## Problem details
Every line must be returned precisely as it is written.
____________
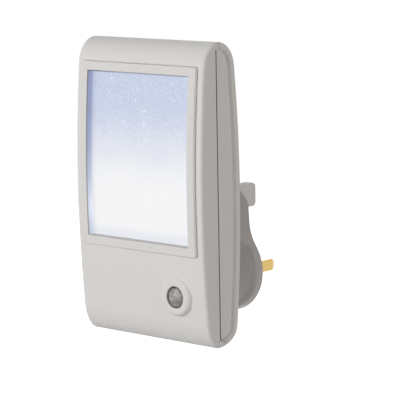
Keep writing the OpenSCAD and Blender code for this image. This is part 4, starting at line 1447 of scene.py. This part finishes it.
class NIGHT_OT_inside(bpy.types.Operator):
    """Finish the lamp, the circuit and the fixings inside the case"""
    bl_idname = "night.inside"
    bl_label = "Parts inside"
    bl_options = {"REGISTER", "UNDO"}

    def execute(self, context):
        dress_inner_parts()
        return {"FINISHED"}


class NIGHT_OT_studio(bpy.types.Operator):
    """Build the floor, the lights and the camera"""
    bl_idname = "night.studio"
    bl_label = "Studio"
    bl_options = {"REGISTER", "UNDO"}

    def execute(self, context):
        studio = settings("studio")[0]
        build_floor(studio)
        build_world(studio)
        soft_light("key_light", -22, 17, 1.2, studio.key)
        soft_light("left_spark", -30, 4.6, 0.16, studio.spark)
        soft_light("right_spark", 3.4, 3.3, 0.16, studio.spark)
        soft_light("fill_light", 85, 10, 0.8, studio.fill, (1, 0.948, 0.912))
        soft_light("back_light", -135, 15, 0.8, studio.back)
        build_camera()
        context.scene.view_settings.view_transform = "Standard"
        return {"FINISHED"}


OPERATORS = (NIGHT_OT_case, NIGHT_OT_window, NIGHT_OT_sensor, NIGHT_OT_plug, NIGHT_OT_pins,
             NIGHT_OT_screws, NIGHT_OT_inside, NIGHT_OT_studio)


class NIGHT_PT_panel(bpy.types.Panel):
    """Sizes, colours and build steps of the night light"""
    bl_label = "Night Light"
    bl_idname = "NIGHT_PT_panel"
    bl_space_type = "VIEW_3D"
    bl_region_type = "UI"
    bl_category = "Night Light"

    def draw(self, context):
        for name in SETTINGS:
            group = getattr(context.scene, name)
            column = self.layout.box().column()
            column.label(text=name.replace("_", " ").title())
            for prop in group.bl_rna.properties:
                if prop.type == "FLOAT":
                    column.prop(group, prop.identifier)
        column = self.layout.column()
        for operator in OPERATORS:
            column.operator(operator.bl_idname)


SETTINGS = {
    "night_case": CaseSettings, "night_window": WindowSettings,
    "night_sensor": SensorSettings, "night_plug": PlugSettings,
    "night_studio": StudioSettings,
}
CLASSES = (*SETTINGS.values(), *OPERATORS, NIGHT_PT_panel)


def register():
    for cls in CLASSES:
        bpy.utils.register_class(cls)
    for name, group in SETTINGS.items():
        setattr(bpy.types.Scene, name, bpy.props.PointerProperty(type=group))


def unregister():
    for name in SETTINGS:
        delattr(bpy.types.Scene, name)
    for cls in reversed(CLASSES):
        bpy.utils.unregister_class(cls)


def main():
    register()
    bpy.ops.night.case()
    bpy.ops.night.window()
    bpy.ops.night.sensor()
    bpy.ops.night.plug()
    bpy.ops.night.pins()
    bpy.ops.night.screws()
    bpy.ops.night.inside()
    bpy.ops.night.studio()


if __name__ == "__main__":
    main()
____________
## Output for this exercise
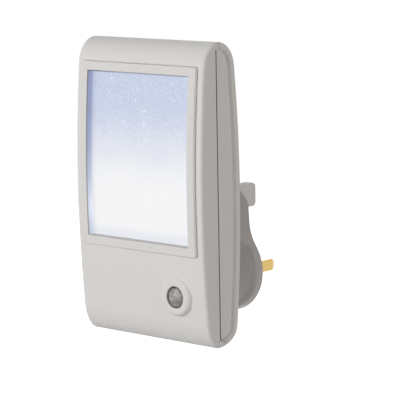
Keep writing the OpenSCAD and Blender code for this image. This is part 4, starting at line 1447 of scene.py. This part finishes it.
class NIGHT_OT_inside(bpy.types.Operator):
    """Finish the lamp, the circuit and the fixings inside the case"""
    bl_idname = "night.inside"
    bl_label = "Parts inside"
    bl_options = {"REGISTER", "UNDO"}

    def execute(self, context):
        dress_inner_parts()
        return {"FINISHED"}


class NIGHT_OT_studio(bpy.types.Operator):
    """Build the floor, the lights and the camera"""
    bl_idname = "night.studio"
    bl_label = "Studio"
    bl_options = {"REGISTER", "UNDO"}

    def execute(self, context):
        studio = settings("studio")[0]
        build_floor(studio)
        build_world(studio)
        soft_light("key_light", -22, 17, 1.2, studio.key)
        soft_light("left_spark", -30, 4.6, 0.16, studio.spark)
        soft_light("right_spark", 3.4, 3.3, 0.16, studio.spark)
        soft_light("fill_light", 85, 10, 0.8, studio.fill, (1, 0.948, 0.912))
        soft_light("back_light", -135, 15, 0.8, studio.back)
        build_camera()
        context.scene.view_settings.view_transform = "Standard"
        return {"FINISHED"}


OPERATORS = (NIGHT_OT_case, NIGHT_OT_window, NIGHT_OT_sensor, NIGHT_OT_plug, NIGHT_OT_pins,
             NIGHT_OT_screws, NIGHT_OT_inside, NIGHT_OT_studio)


class NIGHT_PT_panel(bpy.types.Panel):
    """Sizes, colours and build steps of the night light"""
    bl_label = "Night Light"
    bl_idname = "NIGHT_PT_panel"
    bl_space_type = "VIEW_3D"
    bl_region_type = "UI"
    bl_category = "Night Light"

    def draw(self, context):
        for name in SETTINGS:
            group = getattr(context.scene, name)
            column = self.layout.box().column()
            column.label(text=name.replace("_", " ").title())
            for prop in group.bl_rna.properties:
                if prop.type == "FLOAT":
                    column.prop(group, prop.identifier)
        column = self.layout.column()
        for operator in OPERATORS:
            column.operator(operator.bl_idname)


SETTINGS = {
    "night_case": CaseSettings, "night_window": WindowSettings,
    "night_sensor": SensorSettings, "night_plug": PlugSettings,
    "night_studio": StudioSettings,
}
CLASSES = (*SETTINGS.values(), *OPERATORS, NIGHT_PT_panel)


def register():
    for cls in CLASSES:
        bpy.utils.register_class(cls)
    for name, group in SETTINGS.items():
        setattr(bpy.types.Scene, name, bpy.props.PointerProperty(type=group))


def unregister():
    for name in SETTINGS:
        delattr(bpy.types.Scene, name)
    for cls in reversed(CLASSES):
        bpy.utils.unregister_class(cls)


def main():
    register()
    bpy.ops.night.case()
    bpy.ops.night.window()
    bpy.ops.night.sensor()
    bpy.ops.night.plug()
    bpy.ops.night.pins()
    bpy.ops.night.screws()
    bpy.ops.night.inside()
    bpy.ops.night.studio()


if __name__ == "__main__":
    main()